# QSI issue with GP9



## josephunh (Mar 27, 2013)

I just got my QSI titan installed in my USAT GP9. The I am curious if anyone else has done an install with this model and I am curious how folks wired the marker lights. Right now I took the two leads that come down and supply 18V to both the marker boards, head light and marker as one whole unit. Now while the works in means the marker lights do not get the reverse polarity to change from gram to red when changing direction.
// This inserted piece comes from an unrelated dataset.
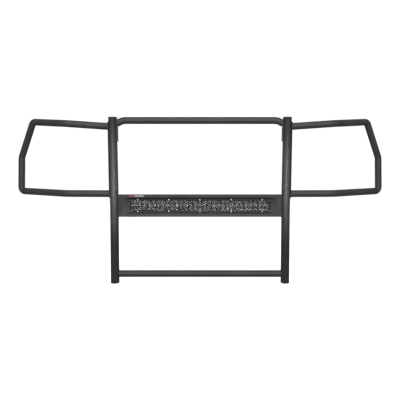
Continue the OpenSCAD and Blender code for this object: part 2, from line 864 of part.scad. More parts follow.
placed() upright(-1);  // left_upright
placed() upright(1);  // right_upright
placed() top_cap(-1);  // left_top_cap
placed() top_cap(1);  // right_top_cap
placed() foot_cap(-1);  // left_foot_cap
placed() foot_cap(1);  // right_foot_cap
placed() top_crossbar();
placed() crossbar_plate(-1);  // left_crossbar_plate
placed() crossbar_plate(1);  // right_crossbar_plate
placed() lower_crossbar();
placed() headlight_cage(-1);  // left_headlight_cage
placed() headlight_cage(1);  // right_headlight_cage
placed() cage_plate(-1);  // left_cage_plate
placed() cage_plate(1);  // right_cage_plate
placed() plate_screws();
placed() plate_weld_nuts();
placed() rear_tab(-1);  // left_rear_tab
placed() rear_tab(1);  // right_rear_tab
placed() frame_bracket(-1);  // left_frame_bracket
placed() frame_bracket(1);  // right_frame_bracket
placed() bracket_bolts();
placed() bracket_nuts();
placed() bracket_washers();
placed() cover_panel();
placed() panel_end_screws();
placed() mesh_insert();
placed() mesh_screws();
placed() mesh_nuts();
placed() badge();
placed() light_foot(-1);  // left_light_foot
placed() light_foot(1);  // right_light_foot
placed() foot_bolts();
placed() foot_nuts();
placed() tilt_pins();
placed() tilt_pin_nuts();
placed() light_housing();
placed() light_lug(-1);  // left_light_lug
placed() light_lug(1);  // right_light_lug
placed() light_cap(-1);  // left_light_cap
placed() light_cap(1);  // right_light_cap
placed() light_cap_screws();
placed() light_bezel();
placed() light_lens();
placed() lens_gasket();
placed() reflector_array();
placed() led_board();
placed() led_chips();
placed() driver_cover();
placed() driver_board();
placed() cable_gland();
placed() breather_plug();
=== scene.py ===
"""Front grille guard: the visible model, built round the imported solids.

Uprights, bars and cages are swept in mesh code. Expanded metal, weld beads and fasteners come
from Geometry Nodes. Plates, brackets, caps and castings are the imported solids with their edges
broken. Metres, +Z up, +Y towards the vehicle.
"""
import json
import math

import bmesh
import bpy
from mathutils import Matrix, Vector


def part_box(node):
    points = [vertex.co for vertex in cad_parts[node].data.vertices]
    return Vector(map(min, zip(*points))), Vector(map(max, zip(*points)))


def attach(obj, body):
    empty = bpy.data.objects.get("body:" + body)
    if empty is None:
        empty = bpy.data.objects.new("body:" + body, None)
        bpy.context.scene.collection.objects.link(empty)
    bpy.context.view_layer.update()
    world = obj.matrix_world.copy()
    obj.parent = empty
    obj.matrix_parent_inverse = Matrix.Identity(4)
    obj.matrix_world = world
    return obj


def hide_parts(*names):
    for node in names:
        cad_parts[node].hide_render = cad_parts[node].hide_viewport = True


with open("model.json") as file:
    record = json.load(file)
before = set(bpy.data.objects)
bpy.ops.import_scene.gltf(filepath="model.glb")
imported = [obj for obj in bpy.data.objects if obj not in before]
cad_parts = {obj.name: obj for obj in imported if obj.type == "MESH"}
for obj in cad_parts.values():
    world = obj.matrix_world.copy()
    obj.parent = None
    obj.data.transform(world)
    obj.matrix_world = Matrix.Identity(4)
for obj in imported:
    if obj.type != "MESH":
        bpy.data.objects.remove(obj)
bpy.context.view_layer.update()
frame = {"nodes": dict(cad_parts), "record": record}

MM = 0.001
GUARD = "guard"
SIDES = (("left", -1), ("right", 1))
SQUARE = ((-1, -1), (1, -1), (1, 1), (-1, 1))

# ---------- sizes of the guard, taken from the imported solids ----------

upright_low, upright_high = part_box("right_upright")
lower_low, lower_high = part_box("lower_crossbar")
mesh_low, mesh_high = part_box("mesh_insert")

UPRIGHT_Y = (upright_low.y + upright_high.y) / 2
TUBE_R = (lower_high.z - lower_low.z) / 2
LOW_BAR_Z = (lower_high.z + lower_low.z) / 2
FOOT_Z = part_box("right_foot_cap")[0].z
UPRIGHT_IN_X = lower_high.x
UPRIGHT_W = 45 * MM
UPRIGHT_D = 64 * MM
UPRIGHT_X = UPRIGHT_IN_X + UPRIGHT_W / 2
SPLAY = math.radians(0.6)
SPLAY_START = 466 * MM
FOLD_X = 730 * MM
SWEEP = math.tan(math.radians(34))
FOLD_BEND = 60 * MM
CORNER_BEND = 26 * MM
CAP_LAP = 18 * MM
CAGE_PLATE_T = 3 * MM
CAGE_END_GAP = 2 * MM
BAR_PLATE_T = 4 * MM
TOP_BAR_H = 890 * MM
TOP_BAR_BEND_X = 419 * MM
TOP_BAR_DROP = math.tan(math.radians(28))
TOP_BAR_END_GAP = 2.5 * MM


def at(x, y, h):
    """A point given from the uprights' centre plane and from the foot of the guard."""
    return Vector((x, UPRIGHT_Y + y, FOOT_Z + h))


def splay_shift(h):
    """How far the upper length of an upright has moved outwards at height h."""
    return max(0.0, h - SPLAY_START) * math.tan(SPLAY)


def top_bar_h(x):
    """Height of the top crossbar's axis on its bent-down end."""
    return TOP_BAR_H - (x - TOP_BAR_BEND_X) * TOP_BAR_DROP


# ---------- finishes ----------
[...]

So do I need to wire them separate to the QSI board or is there another way folks have done it?


----------



## Greg Elmassian (Jan 3, 2008)

simple answer, replace the classification lights (they are not technically markers) with common anode bicolor led, I used red/white as per my road's prototype practice.

There's also a way to control a bipolar (2 lead) bicolor led too, but you can't do it easily, it takes a bit of sophisticated programming.

Read my web site under USAT motive power.

Since my contributions are not always appreciated please use private email for further help.

Greg


----------



## josephunh (Mar 27, 2013)

Greg thanks for the reply I sent you an email to follow up


----------



## jbooker (Jan 15, 2008)

Here's an easy plug n play option for prototypical lighting in USA GP9 with QSI Titan:

http://www.traintekllc.com/Traintek...-with-LED-Lighting-Kit/productinfo/TTK-AB300/

HTH,
Josh


----------



## josephunh (Mar 27, 2013)

Thanks for info Josh but sadly I wired up the loco before I knew about that board so now I don't have the connectors anymore to use it.


----------



## jbooker (Jan 15, 2008)

Joseph,

Here's a link to the USA compatible connectors w leads:

http://www.allelectronics.com/make-...2-conductor-locking-connectors-w/leads/1.html

Using the adapt-a-board still might be easier than building new lighting boards. You can see a nice example of the latter here:

http://www.girr.org/girr/tips/tips5/gp9_tips.html#lighting

HTH,
Josh


----------